In a world that is struggling to generate any form of impressive economic growth, the growth within this industry is truly impressive.

Without doubt, the current world leader with regards to amusement parks is the southern US state of Florida. It’s a fact that theme parks are a major reason why people visit this American state. Here are the top theme parks in Florida and the number of annual visitors they attracted in 2014 according to the TEA/AECOM Theme and Museum Index…

… Magic Kingdom – 19.3 million
… Epcot -11.5 million
… Disney’s Animal Kingdom – 10.4 million
… Disney Hollywood Studios – 10.3 million
… Universal Studios – 8.2 million
… Islands of Adventure at Universal Studios – 8.1 million
… SeaWorld – 4.7 million
… Busch Gardens Tampa Bay – 4.1 million

Truly impressive numbers which only highlight that the economic advantages created by having such a robust entertainment industry are staggering. The state estimates tourism brings in a whopping $82 billion in visitor spending while the State Department of Economic Opportunity says that of the approximately 9.1 million workers in Florida, 1.1 million of them hold jobs directly attributed to tourism. That’s better than 1 worker in 10!

Obviously, the job creation potential of this industry, both direct and indirect is staggering… which is why amusement parks are such serious business. The true long-term value of these projects lies in the long-term economic advantages of employing people and creating commercial activities in order to develop a unique capability to entertain the families and youth of the region and beyond.

And job growth fosters population growth which is critical to any property / real estate Industry. It is the undisputed catalyst to industry growth and the population growth generated by the substantial increase in investment and employment opportunities that a successful foray into the entertainment industry would generate would be and have huge and long-lasting benefits for the property / real estate industry downstream.

Business ethics in real estate

Upholding business ethics in real estate

By Mohanad Alwadiya
CEO, Harbor Real Estate
Senior Advisor & Instructor, Dubai Real Estate Institute

While the term “business ethics” is not something alien or new to us, some people with careers outside of the real estate industry may view the term, especially in relation to real estate, with a critical eye, with some perhaps even joking about the incompatible nature of the words “business” and “ethics.”

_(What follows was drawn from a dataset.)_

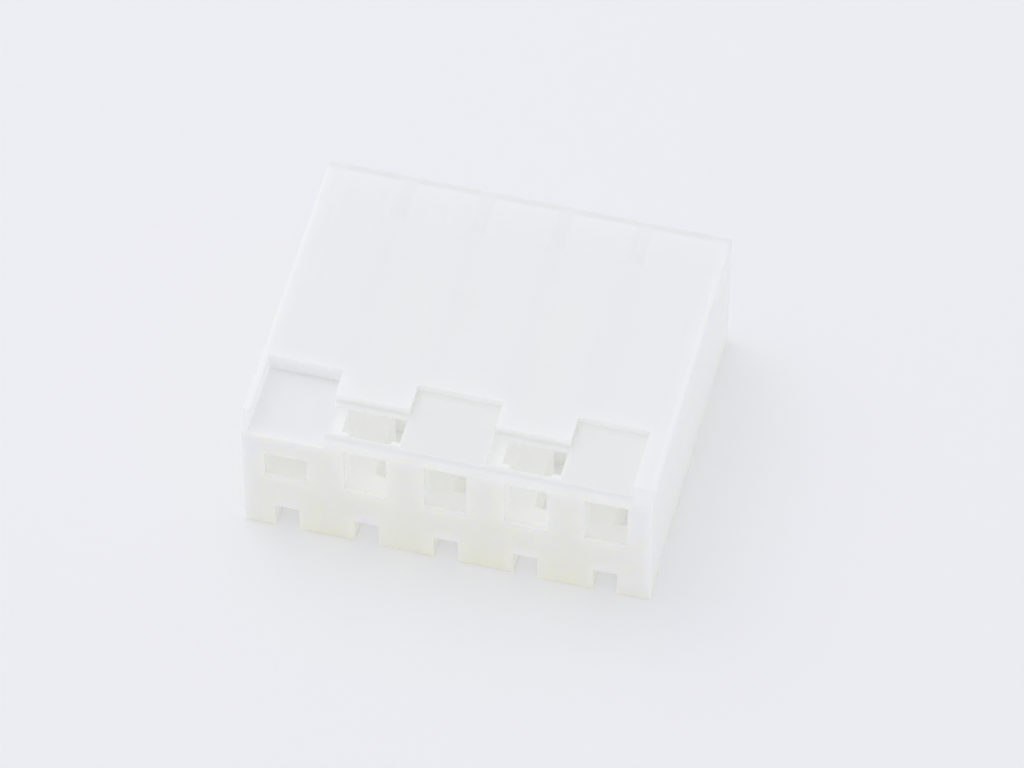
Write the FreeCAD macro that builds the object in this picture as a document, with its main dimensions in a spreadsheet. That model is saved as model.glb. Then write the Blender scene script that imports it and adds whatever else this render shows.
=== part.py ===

But we all know that in real estate, a number of professions emerge including, but not limited to: commercial or residential brokerage, appraisal/valuation, property management, real estate counselling, etc. That being said, for a job to be considered a bona fide profession, it would require some commitment to a certain standard of conduct that the general public expects from the practitioner. This is where the real estate code of ethics comes in.

However, some might say: but anyone can become a realtor, so how does this seemingly “open” industry professionalize current practice and regulate the activities of real estate practitioners? What rules or structures are in place to prevent any form of abuse and/or malpractice in an industry where sometimes morally contradictory relationships or grey areas exist such as in the case of open market listings where one seller lists with various agents, and the big question is where would the realtor’s loyalty be – with the seller or the buyer? Or in the case of valuation assignments where the client may indirectly or even expressly makes known to the appraiser the outcome they are expecting.

Another dilemma confronting realtors is their reliance on commission-based remuneration whereby agents’ dependence on said commission may run counter to the best interests of the client. While a good commission structure would evidently motivate realtors to give their best efforts in order to successfully convert a lead and close a deal, the question of whether or not conditions set are for or against the best interests of their client remains – with yes being the answer in some cases, and at other times not so especially in cases of self-dealing in real estate.

Aside from By-law No. 85 “Regulating the Real Estate Brokers Register in the Emirate of Dubai” which expressly states the legal mandate governing the real estate practice, the Real Estate Regulatory Agency (RERA) and the Dubai Real Estate Institute (DREI) established a mandatory certification program for new and experienced agents who wish to work in a real estate brokerage in Dubai. The DREI also organizes license renewal courses and exams along with a very rich variety of career development programs intended to help elevate the standards of professionalism and effectiveness of brokers in Dubai.

All realtors are, therefore, expected to abide by local laws pertaining to the real estate practice as well as to government regulations that are periodically introduced and, at times, go through a series of revisions or reforms in order to address new issues or problems that crop up every once in a while.

But even in the face of such regulation, real estate firms must also take it upon themselves to continuously educate and empower their agents to make the best decisions in order to maintain individual and corporate integrity, professionalism and, ultimately, success in the real estate business.

Investing in training, whether in-house or otherwise, definitely pays a huge dividend. Extensive and tailor-made training programs should include education on the industry and pertinent rules/regulations (especially on current or new legislation), soft skills and specialized training courses that help employees attain a level of mastery in all the macro and micro aspects of their profession.

The ongoing development of the industry’s regulatory framework and implementation of laws and regulations to safeguard both consumer and investor interests, the overall industry and the economy at large from rampant and irresponsible speculative, predatory or unethical practices, all reveal a mature and balanced approach to shaping an industry which exhibits sustainable growth over the long term.

Taken altogether, the laws of the land serve as the primary push for realtors to act in a way that upholds and reflects the greater good while constant education through training, workshops, seminars and the like (whether mandatory or voluntary) help real estate practitioners internalize the values that must inherently pervade the system for the industry to thrive and continue to serve as one of the primary sectors supporting the UAE economy.